NEW DELHI (Reuters) - Jeev Milkha Singh has won the Asian Tour’s order of merit twice, has four wins on the European Tour and is the first Indian golfer to break into world’s top 50, but he feels he will continue to live in his father’s shadow until he wins a major.
More than five decades after Milkha Singh, Jeev’s father, narrowly lost out on the 400m bronze medal at the 1960 Rome Olympics, the “Flying Sikh” has lost none of his popularity and his Bollywood biopic will hit theatres in July.
“Dad never misses a chance to remind me that whenever we are travelling together, if 100 people mob him for autographs, five approach me,” Jeev told Reuters in a recent interview at the Jaypee Greens golf course on the outskirts of Delhi.
“He introduces me to them saying: ‘He’s my son Jeev. He plays golf.’ I need to win a major to get to that level,” said Jeev, who finished tied ninth in the 2008 PGA Championship.
”Dad’s like a friend but still thinks I‘m a kid. Every other day, he keeps telling me: ‘You won’t succeed unless you practise enough’.
“I tell him ‘Dad, I‘m 42, please stop it! You are like a broken record, you keep repeating the same thing.’ But he doesn’t care,” Jeev said with a grin.
Golf’s inclusion on the 2016 Olympic programme has offered Jeev the chance to go one-up on his father, who fell agonisingly short of winning India’s first Olympic track-and-field medal in Rome.
“Dad has done it (competing in Olympics) 50 years ago. If I can do it, it would be fantastic. And to win a medal would be the icing on the cake,” said Jeev, his eyes lighting up at the prospect.
”This is one of the best things to have happened to us, the golfers. For golf, being in the Olympics is a big boost. More so for Indian golf.

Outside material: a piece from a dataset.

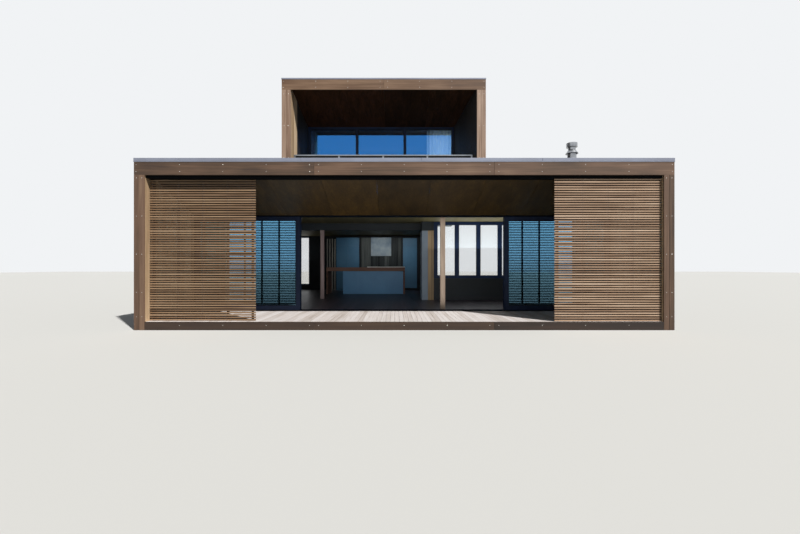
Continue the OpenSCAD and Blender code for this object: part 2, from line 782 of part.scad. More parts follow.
// The flue's pipe, its skirt on the roof, the sloping collar on its top, and its rain cap on a neck
module flue() color("silver") from_front() translate([half_w - flue_side, flue_d, 0])
rotate_extrude($fn = 64) {
    base_z = roof_z + roof_t;
    cap_z = flue_z - cowl_h;
    neck_z = cap_z - neck_h;
    collar_z = neck_z - collar_h;
    join_z = collar_z + collar_h * (collar_dia - flue_dia) / (collar_dia - neck_dia) - 2 * flue_wall;
    polygon([
        [flue_dia / 2 - flue_wall, base_z],
        [skirt_dia / 2, base_z],
        [flue_dia / 2, base_z + skirt_h],
        [flue_dia / 2, join_z],
        [collar_dia / 2, collar_z],
        [collar_dia / 2, collar_z + 2 * flue_wall],
        [neck_dia / 2, neck_z],
        [neck_dia / 2, cap_z],
        [cowl_dia / 2, cap_z],
        [cowl_dia / 2, flue_z - flue_wall],
        [0, flue_z],
        [0, flue_z - flue_wall],
        [neck_dia / 2 - flue_wall, flue_z - 2 * flue_wall],
        [neck_dia / 2 - flue_wall, neck_z - 2 * flue_wall],
        [flue_dia / 2 - flue_wall, join_z]
    ]);
}

ground_slab();
deck_joists();
deck();
front_plinth();
left_wall();
right_wall();
back_wall();
wing_wall();
dining_wall();
wall_nib();
window_frames();
window_glass();
pillar_boards();
fascia_boards();
fascia_beam();
roof_cap();
roof_deck();
verandah_soffit();
room_ceiling();
door_beam();
head_track();
left_screen();
right_screen();
door_frame();
fixed_panels();
fixed_glass();
left_door();
left_door_glass();
right_door();
right_door_glass();
front_post();
inner_post();
living_beam();
kitchen_island();
island_top();
tall_cupboards();
kitchen_lining();
kitchen_battens();
upper_floor();
upper_left_wall();
upper_right_wall();
upper_back_wall();
upper_boards();
upper_beams();
upper_cap();
upper_roof();
upper_soffit();
upper_ceiling();
upper_cheek();
upper_frames();
upper_glass();
curtain();
balustrade();
balustrade_glass();
flue();
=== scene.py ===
import math
import random

import bmesh
import bpy
from mathutils import Matrix, Vector


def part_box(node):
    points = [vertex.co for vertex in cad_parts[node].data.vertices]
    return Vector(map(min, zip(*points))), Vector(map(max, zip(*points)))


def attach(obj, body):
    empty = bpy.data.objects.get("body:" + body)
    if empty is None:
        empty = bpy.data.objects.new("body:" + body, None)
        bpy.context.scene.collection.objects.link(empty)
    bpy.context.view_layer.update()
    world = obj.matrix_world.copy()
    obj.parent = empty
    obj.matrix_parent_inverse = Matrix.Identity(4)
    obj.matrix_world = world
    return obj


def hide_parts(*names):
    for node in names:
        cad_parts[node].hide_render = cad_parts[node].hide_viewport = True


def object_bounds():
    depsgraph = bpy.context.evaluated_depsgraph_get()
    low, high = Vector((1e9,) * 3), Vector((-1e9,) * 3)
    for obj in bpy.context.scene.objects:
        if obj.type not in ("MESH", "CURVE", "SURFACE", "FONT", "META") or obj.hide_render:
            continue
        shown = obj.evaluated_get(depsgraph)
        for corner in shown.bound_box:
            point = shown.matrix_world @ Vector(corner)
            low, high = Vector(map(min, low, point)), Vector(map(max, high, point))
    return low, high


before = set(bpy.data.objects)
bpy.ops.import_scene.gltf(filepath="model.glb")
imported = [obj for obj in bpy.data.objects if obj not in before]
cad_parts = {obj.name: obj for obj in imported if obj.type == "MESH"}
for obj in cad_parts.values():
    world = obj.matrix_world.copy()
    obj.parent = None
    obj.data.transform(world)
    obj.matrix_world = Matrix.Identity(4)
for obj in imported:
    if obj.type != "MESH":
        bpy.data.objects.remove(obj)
cad_low, cad_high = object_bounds()
rng = random.Random(11)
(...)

“I have to be in the top 100 that year to qualify,” said Jeev, who is currently ranked 99.
“At 42, it’s a new motivation for me. I’ll be 45 and I think I’d be good enough to go.”
More than grabbing bragging rights in the family, Jeev feels a medal in Rio would help soothe his father’s old wound. Milkha Singh is still rankled by the fourth place finish in Rome.
”Dad still feels bad about it,“ said Jeev. ”He still talks about it, the mistake he made. He thinks he was the fastest.
“That’s the only regret he has in life - that he checked himself in the middle of the race.”
Singh senior’s parents were killed along with other villagers during the 1947 India-Pakistan partition, and his compelling story has been captured in a Bollywood movie.
“It’s a fantastic movie. I hope it goes to the Oscars. It’s that good,” said Jeev.